In most public prosecutions, these things are not even an issue: the case will have been investigated by the police, referred to the Crown Prosecution Service and reviewed by a lawyer to check that it meets the evidential and public interest tests for charging, and the threshold for issuing a summons will obviously be met. But the issue is less clear cut in cases where the law is being used for a novel purpose. And using the law of misconduct in public office to prosecute a politician for false or misleading statements made during a political campaign is certainly novel. Hence things got a little sticky.
- What is “misconduct in public office”?
Misconduct in public office is a centuries-old common law offence (so developed by the courts rather than set out in legislation), which has been used to prosecute such varied allegations as MEPs claiming irregular expenses, police officers selling stories to journalists, healthcare professionals engaging in relationships with prisoners, the false statement given by a police officer in the “Plebgate” affair, and the Bishop of Gloucester entering into relationships with trainee priests.
If you think this sounds somewhat wide-ranging, you’d be right.
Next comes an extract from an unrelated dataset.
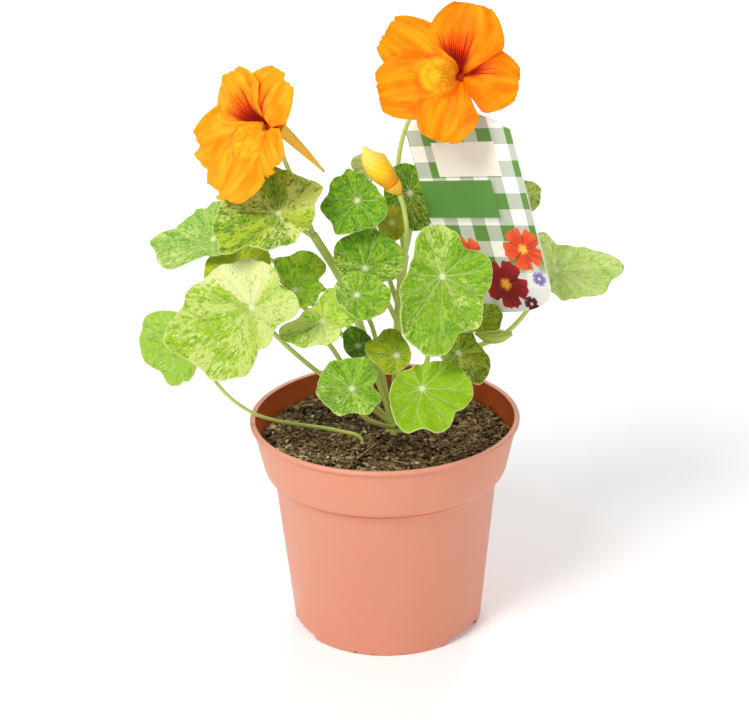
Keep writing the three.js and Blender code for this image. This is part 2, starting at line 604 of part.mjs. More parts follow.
function bladeGeometry(leaf) {
  const furthest = Math.max(...leaf.reach);
  const { segments, rings } = BLADE_DIVISIONS.find(({ upTo }) => furthest <= upTo);
  const points = [new THREE.Vector3()];
  for (const part of rings) {
    for (let i = 0; i < segments; i += 1) {
      const turn = (i / segments) * 2 * Math.PI;
      const reach = part * smoothRing(leaf.reach, i / segments);
      const x = reach * Math.cos(turn);
      const y = reach * Math.sin(turn);
      points.push(new THREE.Vector3(x, y, bladeHeight(leaf, part, turn, x, y)));
    }
  }
  const triangles = [];
  for (let i = 0; i < segments; i += 1) {
    const next = (i + 1) % segments;
    triangles.push([0, 1 + i, 1 + next]);
    for (let ring = 0; ring < rings.length - 1; ring += 1) {
      const inner = 1 + ring * segments;
      const outer = inner + segments;
      triangles.push([inner + i, outer + i, outer + next]);
      triangles.push([inner + i, outer + next, inner + next]);
    }
  }
  return thickened(points, triangles, BLADE_THICKNESS);
}

function makeLeaf(leaf) {
  const mesh = namedMesh(`leaf_${leaf.name}`, bladeGeometry(leaf), leaf.tone);
  mesh.position.set(...leaf.hub);
  mesh.rotation.copy(facingTurn(leaf.face, leaf.lift));
  return mesh;
}

// The petiole's line: along its route, then straight up to the back of the blade at its hub.
function petioleLine(leaf) {
  const normal = new THREE.Vector3(0, 0, 1).applyEuler(facingTurn(leaf.face, leaf.lift));
  const hub = new THREE.Vector3(...leaf.hub);
  const approach = hub.clone().addScaledVector(normal, -PETIOLE_APPROACH);
  const top = hub.clone().addScaledVector(normal, -BLADE_THICKNESS / 2 - GAP);
  return [...PETIOLE_ROUTES[leaf.name], approach.toArray(), top.toArray()];
}

function petiole(leaf) {
  const settings = { radius: PETIOLE_RADIUS, sides: PETIOLE_SIDES, steps: PETIOLE_STEPS };
  return stemAlong(petioleLine(leaf), settings);
}

// ---- Blooms ----

// How far a petal stands over the bloom's face at the point (x, y) of the face, which lies at the given
// distance along the petal and the given place across it.
function petalHeight(petal, boss, { x, y, distance, part, across }) {
  const throat = -THROAT_DEPTH * Math.exp(-(distance - THROAT_RADIUS) / THROAT_FLARE);
  const curl = petal.curl * (distance / petal.length) ** 3;
  const ruffle = petal.ruffle * part * part * Math.sin(PETAL_WAVES * across + petal.angle);
  const height = throat - curl + ruffle + petal.over * part;
  if (petal.upper) {
    return height;
  }
  const offBoss = Math.hypot(x - boss[0], y - boss[1]) / BOSS_RADIUS;
  return height + BOSS_HEIGHT * Math.exp(-offBoss * offBoss);
}

// A petal's half width, from a narrow claw to a broad blade that rounds off at its tip.
function petalHalfWidth(part, petal) {
  const claw = petal.upper ? UPPER_CLAW : LOWER_CLAW;
  const opening = (part / PETAL_WIDEST) ** petal.claw;
  const rounding = Math.sqrt(1 - ((part - PETAL_WIDEST) / (PETAL_END - PETAL_WIDEST)) ** 2);
  const blade = part < PETAL_WIDEST ? opening : rounding;
  return claw + (petal.width / 2 - claw) * blade;
}

function petalGeometry(petal, boss) {
  const along = new THREE.Vector2(Math.cos(radians(petal.angle)), Math.sin(radians(petal.angle)));
  const points = [];
  for (let row = 0; row <= PETAL_ROWS; row += 1) {
    const part = row / PETAL_ROWS;
    const distance = THREE.MathUtils.lerp(THROAT_RADIUS, petal.length, part ** PETAL_ROW_SPACING);
    for (let column = 0; column <= PETAL_COLUMNS; column += 1) {
      const across = (2 * column) / PETAL_COLUMNS - 1;
      const side = across * petalHalfWidth(part, petal);
      const bow = distance - (part * side * side) / (PETAL_BOW * petal.length);
      const x = bow * along.x - side * along.y;
      const y = bow * along.y + side * along.x;
      points.push(new THREE.Vector3(x, y, petalHeight(petal, boss, { x, y, distance, part, across })));
    }
  }
  const triangles = [];
  const columns = PETAL_COLUMNS + 1;
  for (let row = 0; row < PETAL_ROWS; row += 1) {
    for (let column = 0; column < PETAL_COLUMNS; column += 1) {
      const corner = row * columns + column;
      triangles.push([corner, corner + columns, corner + columns + 1]);
      triangles.push([corner, corner + columns + 1, corner + 1]);
    }
  }
  return thickened(points, triangles, PETAL_THICKNESS);
}

// The petals of one bloom, held together by the ring that their claws grow from.
function petalsGeometry(bloom) {
  const outer = THROAT_RADIUS + THROAT_RING_WALL;
  const ring = new THREE.CylinderGeometry(outer, THROAT_RADIUS, THROAT_RING_HEIGHT, THROAT_SIDES);
  ring.rotateX(Math.PI / 2);
  ring.translate(0, 0, -THROAT_DEPTH + THROAT_RING_WALL);
  const petals = bloom.petals.map((petal) => petalGeometry(petal, bloom.boss));
  return geometryOf(joined([ring, ...petals]));
}

// One pointed sepal, which stands behind the petals.
function sepalGeometry(angle) {
  const points = [];
  for (let row = 0; row <= SEPAL_ROWS; row += 1) {
    const part = row / SEPAL_ROWS;
    const distance = SEPAL_SEAT + part * SEPAL_LENGTH;
    const half = (SEPAL_WIDTH / 2) * Math.cos(radians(SEPAL_TAPER) * part ** SEPAL_SHARPNESS);
    const height = SEPAL_RISE * Math.sin(part * radians(90)) - SEPAL_DROP - THROAT_DEPTH;
    for (const across of [-1, 0, 1]) {
      points.push(new THREE.Vector3(distance, across * half, height));
    }
  }
  const triangles = [];
  for (let row = 0; row < SEPAL_ROWS; row += 1) {
    for (const column of [0, 1]) {
      const corner = row * 3 + column;
      triangles.push([corner, corner + 3, corner + 4]);
      triangles.push([corner, corner + 4, corner + 1]);
    }
  }
  return thickened(points, triangles, PETAL_THICKNESS).rotateZ(radians(angle));
}

// The calyx: a cup under the throat, five sepals and the nectar spur.
function calyxGeometry(bloom) {
  const inner = THROAT_RADIUS + THROAT_RING_WALL + 2 * GAP;
  const floor = -THROAT_DEPTH - THROAT_RING_HEIGHT / 2 + THROAT_RING_WALL - GAP;
  const cup = turned([
    [0, floor - CUP_DEPTH],
    [SPUR_RADII[0], floor - CUP_DEPTH + CUP_DISH],
    [inner + CALYX_WALL, floor],
    [inner + CALYX_WALL, floor + CUP_RIM],
    [inner, floor + CUP_RIM],
    [inner, floor],
    [0, floor],
  ], THROAT_SIDES);
  const spurLine = bloom.spur.map(([x, y, depth]) => [x, y, -THROAT_DEPTH - depth]);
  const spur = taperedAlong(spurLine, SPUR_RADII, { sides: SPUR_SIDES, steps: SPUR_STEPS });
  const sepals = [];
  for (let i = 0; i < SEPAL_COUNT; i += 1) {
    sepals.push(sepalGeometry(bloom.petals[0].angle + SEPAL_TURN + (i * 360) / SEPAL_COUNT));
  }
  return geometryOf(joined([cup, spur, ...sepals]));
}

function makeBloom(bloom) {
  const group = new THREE.Group();
  group.add(namedMesh(`${bloom.name}_petals`, petalsGeometry(bloom), 'petal'));
  group.add(namedMesh(`${bloom.name}_calyx`, calyxGeometry(bloom), 'calyx'));
  group.position.set(...bloom.centre);
  group.rotation.copy(facingTurn(bloom.face, bloom.lift));
  return group;
}

// A flower stalk ends on the back of the calyx, clear of its spur.
function stalk(bloom) {
  const top = new THREE.Vector3(...bloom.stalkSeat, -THROAT_DEPTH - CUP_DEPTH - STALK_GAP);
  top.applyEuler(facingTurn(bloom.face, bloom.lift)).add(new THREE.Vector3(...bloom.centre));
  const settings = { radius: PETIOLE_RADIUS, sides: PETIOLE_SIDES, steps: STEM_STEPS };
  return stemAlong([...bloom.stalk, top.toArray()], settings);
}

// ---- Stems ----

function makeStems() {
  const crown = turned([
    [0, CROWN_FOOT],
    [CROWN_FOOT_RADIUS, CROWN_FOOT],
    [CROWN_RADIUS, CROWN_LOW],
    [CROWN_RADIUS, CROWN_HIGH],
    [CROWN_TOP_RADIUS, CROWN_TOP],
    [0, CROWN_TOP],
  ], CROWN_SIDES).translate(CROWN[0], CROWN[1], 0);
  const leafy = { radius: STEM_RADIUS, sides: STEM_SIDES, steps: STEM_STEPS };
  const thin = { radius: PETIOLE_RADIUS, sides: PETIOLE_SIDES };
  const mainStems = Object.values(STEMS).map((line) => stemAlong(line, leafy));
  const petioles = LEAVES.filter((leaf) => leaf.name !== 'left_low').map(petiole);
  const budStalk = stemAlong(BUD_STALK, { ...thin, steps: 6 });
  const youngStalk = stemAlong(YOUNG_LEAF_STALK, { ...thin, steps: 5 });
  const pieces = [crown, ...mainStems, ...petioles, ...BLOOMS.map(stalk), budStalk, youngStalk];
  return namedMesh('stems', geometryOf(joined(pieces)), 'stem');
}

// The lowest leaf on the left stands on a petiole of its own, straight from the soil.
function makeTrailingPetiole() {
  const leaf = LEAVES.find(({ name }) => name === 'left_low');
  const line = stemAlong(petioleLine(leaf), { radius: PETIOLE_RADIUS, sides: PETIOLE_SIDES, steps: 14 });
  return namedMesh('stem_left_low', line, 'stem');
}

// ---- Bud and young leaf ----

function makeBud() {
  const petals = taperedAlong(BUD_LINE, BUD_RADII, { sides: 10, steps: 8 });
  const calyx = taperedAlong(BUD_CALYX_LINE, BUD_CALYX_RADII, { sides: 8, steps: 4 });
  return [namedMesh('bud_petals', petals, 'bud'), namedMesh('bud_calyx', calyx, 'calyx')];
}

function makeYoungLeaf() {
  const rolled = taperedAlong(YOUNG_LEAF_LINE, YOUNG_LEAF_RADII, { sides: 8, steps: 8 });
  return namedMesh('young_leaf', rolled, 'leafMid');
}

// ---- The whole plant ----

const plant = new THREE.Group();
const label = makeLabel();
plant.add(makePot(), makeSoil(label), label, makeStems(), makeTrailingPetiole());
for (const leaf of LEAVES) {
  plant.add(makeLeaf(leaf));
}
for (const bloom of BLOOMS) {
  plant.add(makeBloom(bloom));
}
plant.add(...makeBud(), makeYoungLeaf());

export default plant;
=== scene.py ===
import functools
import math
import random

import bmesh
import bpy
from mathutils import Matrix, Vector, noise


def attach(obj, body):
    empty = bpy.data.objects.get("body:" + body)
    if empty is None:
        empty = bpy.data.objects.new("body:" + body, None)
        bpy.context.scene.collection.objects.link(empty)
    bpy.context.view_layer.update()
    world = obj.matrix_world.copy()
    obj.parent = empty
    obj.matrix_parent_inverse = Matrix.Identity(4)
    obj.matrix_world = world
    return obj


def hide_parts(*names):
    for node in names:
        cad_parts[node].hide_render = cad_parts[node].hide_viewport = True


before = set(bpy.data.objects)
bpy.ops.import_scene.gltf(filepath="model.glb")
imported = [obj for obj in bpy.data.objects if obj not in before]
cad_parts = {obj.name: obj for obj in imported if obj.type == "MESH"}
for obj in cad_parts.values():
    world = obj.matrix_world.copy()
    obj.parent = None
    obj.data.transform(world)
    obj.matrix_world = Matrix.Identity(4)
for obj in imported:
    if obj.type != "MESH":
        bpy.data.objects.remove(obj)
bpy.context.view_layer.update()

bl_info = {
    "name": "Potted nasturtium",
    "version": (1, 0, 0),
    "blender": (4, 5, 0),
    "location": "3D View > Sidebar > Nasturtium",
    "description": "Builds a variegated nasturtium in a nursery pot, one kind of piece at a time",
    "category": "Add Mesh",
}

MM = 0.001  # everything is worked out in millimetres and scaled to metres as a piece is finished
GAP = 0.3  # clearance between pieces that touch
BODY = "root"
CURVE_STEPS = 24  # between two points that a curve is given


# ---- Small tools ----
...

And this – the vague and ill-defined scope of the offence – is one of the reasons that misconduct in public office is currently the subject of a consultation by the Law Commission, which is considering recommendations for how it might be reformed. Nevertheless, there has been a steady rise in the number of prosecutions for the offence, from 2 in 2005 up to 135 in 2014.
The test, as set out in a 2005 judgment of the Court of Appeal, has four key elements. Misconduct in public office arises where:
i. A public officer acting as such
ii. wilfully neglects to perform his duty and/or wilfully misconducts himself
iii. to such a degree as to amount to an abuse of the public’s trust in the office holder
i.v without reasonable excuse or justification
- How was it said that misconduct in public office applies in this case?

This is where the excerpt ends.